Water and Land-surface Feedbacks in a Polygonal Tundra Environment

Abstract

The Arctic, including Alaska, is currently experiencing an unprecedented degree of environmental change with increases in both the mean annual surface temperature and precipitation. These observed changes in the climate regime has resulted in a permafrost condition that is particularly sensitive to changes in both Changes in the surface energy balance and water balances and is susceptible to degradation. Thermokarst topography forms whenever ice-rich permafrost thaws and the ground subsides into the resulting voids. Extensive areas of thermokarst activity are currently being observed throughout the arctic and sub-arctic environments. The important processes involved with thermokarsting include surface ponding, surface subsidence, changes in drainage patterns, and related erosion. In this research, we are applying the land-surface evolution model, ERODE (http://csdms.colorado.edu/wiki/Model:Erode), to an area dominated by low- center, ice-wedge polygons.

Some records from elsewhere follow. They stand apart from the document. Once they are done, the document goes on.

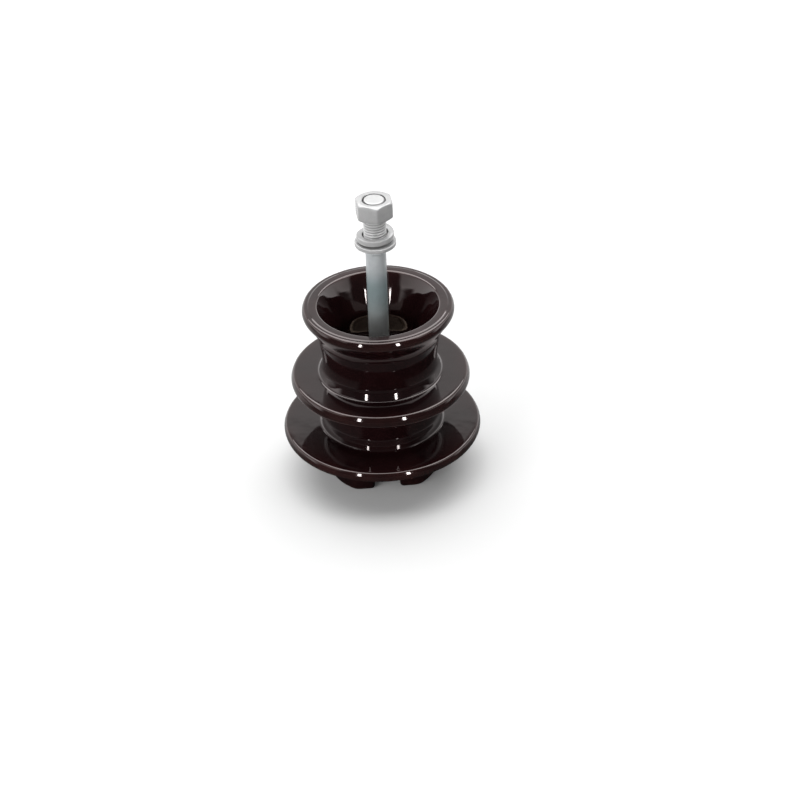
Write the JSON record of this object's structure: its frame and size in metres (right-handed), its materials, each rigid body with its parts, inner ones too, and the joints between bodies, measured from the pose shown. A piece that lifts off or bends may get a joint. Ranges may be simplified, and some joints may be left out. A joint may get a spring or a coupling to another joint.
{
  "type": "porcelain pin insulator",
  "caption": "Brown glazed porcelain pin insulator with stacked sheds and an open cup, a cemented galvanised steel pin, washers and a hex nut.",
  "frame": {"origin": "centre of the plane of the crown's two flat lands, which the insulator stands on here", "axes": "+Z along the pin towards its free threaded end, +Y along the conductor groove across the crown; in service the part hangs the other way up, with -Z to the sky"},
  "size_m": [0.1778, 0.1778, 0.276],
  "materials": {
    "brown_glaze": "gloss",
    "cement": "rough",
    "cushion_felt": "matte",
    "galvanised_pin": "hot-dip zinc",
    "zinc_fasteners": "hot-dip zinc"
  },
  "bodies": {
    "insulator": {"porcelain_body": "brown_glaze", "cushion_disc": "cushion_felt", "pin_cement": "cement", "steel_pin": "galvanised_pin"},
    "washer": {"flat_washer": "zinc_fasteners"},
    "spring_ring": {"spring_washer": "zinc_fasteners"},
    "nut": {"hex_nut": "zinc_fasteners"}
  },
  "joints": [
    {"name": "washer_slide", "type": "slide", "parent": "insulator", "child": "washer", "axis": [0, 0, 1], "range_m": [0, 0.002]},
    {"name": "spring_slide", "type": "slide", "parent": "washer", "child": "spring_ring", "axis": [0, 0, 1], "range_m": [0, 0.002]},
    {"name": "nut_travel", "type": "slide", "parent": "insulator", "child": "nut", "axis": [0, 0, 1], "range_m": [-0.01, 0.06]}
  ]
}
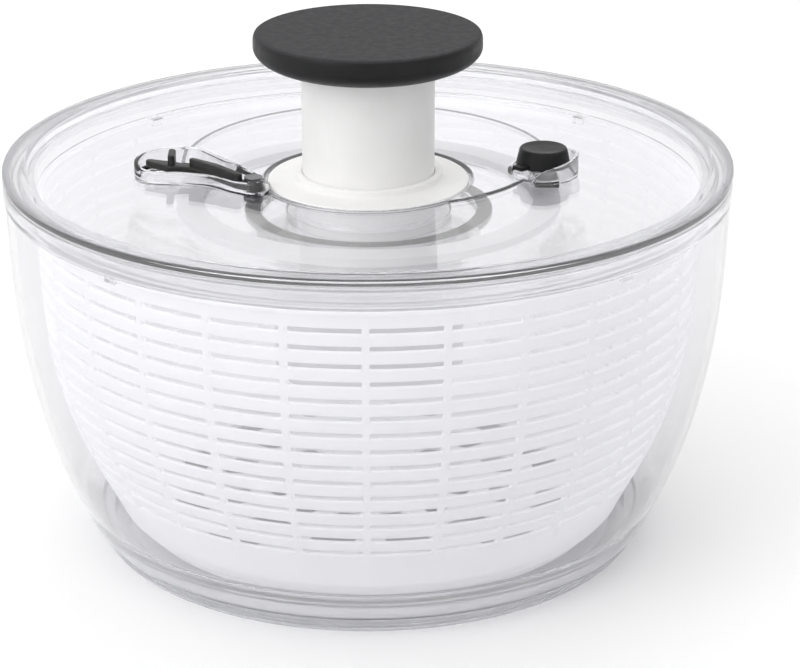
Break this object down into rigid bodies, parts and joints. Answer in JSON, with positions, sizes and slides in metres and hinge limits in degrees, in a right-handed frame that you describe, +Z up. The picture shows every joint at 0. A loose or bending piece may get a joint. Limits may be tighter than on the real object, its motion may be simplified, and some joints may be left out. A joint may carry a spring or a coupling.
{
  "type": "salad spinner",
  "caption": "Round clear bowl with a slotted inner basket and a clear lid that has a black push knob on a white plunger, a brake button and a lock lever.",
  "frame": {"origin": "centre of the base on the floor plane, on the spinning axis", "axes": "+Z up along the spinning axis, -Y towards the front, -X towards the lock lever, +X towards the brake button"},
  "size_m": [0.267, 0.267, 0.19],
  "materials": {
    "clear_plastic": "polished",
    "milky_plastic": "satin",
    "white_plastic": "satin",
    "grey_plastic": "satin",
    "black_plastic": "satin",
    "black_grip": "matte",
    "foot_rubber": "matte",
    "steel": "brushed"
  },
  "bodies": {
    "bowl_body": {"bowl": "clear_plastic", "foot_ring": "foot_rubber"},
    "basket_body": {"basket": "milky_plastic"},
    "lid_body": {"lid_cover": "clear_plastic", "guide_collar": "white_plastic", "guide_sleeve": "milky_plastic", "rotor_retainer": "white_plastic"},
    "plunger": {"plunger_tube": "white_plastic", "knob_grip": "black_grip", "knob_core": "white_plastic", "drive_nut": "grey_plastic", "return_spring": "steel"},
    "lever": {"lock_lever": "black_plastic", "lock_pawl": "steel"},
    "brake": {"brake_button": "black_grip", "brake_stem": "white_plastic", "brake_pad": "foot_rubber", "brake_spring": "steel"},
    "drive": {"drive_screw": "white_plastic", "spring_seat": "grey_plastic", "clutch_ratchet": "grey_plastic", "thrust_washer": "steel", "retaining_clip": "steel"},
    "rotor": {"housing_cup": "milky_plastic", "clutch_ring": "white_plastic", "spin_disc": "clear_plastic", "brake_ring": "white_plastic"}
  },
  "joints": [
    {"name": "lid_lift", "type": "slide", "parent": "bowl_body", "child": "lid_body", "axis": [0, 0, 1], "range_m": [0, 0.085]},
    {"name": "knob_press", "type": "slide", "parent": "lid_body", "child": "plunger", "axis": [0, 0, -1], "range_m": [0, 0.038], "stiffness_N_per_m": 160, "springref_m": -0.02, "deforming": ["return_spring"]},
    {"name": "screw_turn", "type": "hinge", "parent": "lid_body", "child": "drive", "pos_m": [0, 0, 0], "axis": [0, 0, 1], "range_deg": [0, 457]},
    {"name": "rotor_spin", "type": "hinge", "parent": "lid_body", "child": "rotor", "pos_m": [0, 0, 0], "axis": [0, 0, 1], "continuous": true},
    {"name": "basket_spin", "type": "hinge", "parent": "bowl_body", "child": "basket_body", "pos_m": [0, 0, 0], "axis": [0, 0, 1], "continuous": true},
    {"name": "lever_lock", "type": "hinge", "parent": "lid_body", "child": "lever", "pos_m": [-0.0418, -0.0138, 0.134], "axis": [0, 0, 1], "range_deg": [-6.5, 0]},
    {"name": "brake_press", "type": "slide", "parent": "lid_body", "child": "brake", "axis": [0, 0, -1], "range_m": [0, 0.003], "stiffness_N_per_m": 500, "springref_m": -0.002, "deforming": ["brake_spring"]}
  ],
  "couplings": [
    {"joint": "screw_turn", "follows": "knob_press", "rad_per_m": 209.44},
    {"joint": "rotor_spin", "follows": "basket_spin", "ratio": 1}
  ]
}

We are modifying the ERODE model to include land surface subsistence in areas where the maximum active layer depth exceeds the protective layer – the layer of soil above ice-rich soils that acts as a buffer to surface energy processes. The goal of this modeling study is to better understand and quantify the development of thermokarst features in the polygonal tundra environment, emphasizing the resulting feedbacks and connections between hydrologic processes and a dynamic surface topography. Further, we are working on understanding the balance between thermal and mechanical processes with regard to thermokarst processes. This unique application of a landscape evolution model may provide valuable insight related to the rates and spatial extent of thermokarst development and the subsequent hydrologic responses to degrading permafrost in a changing climate.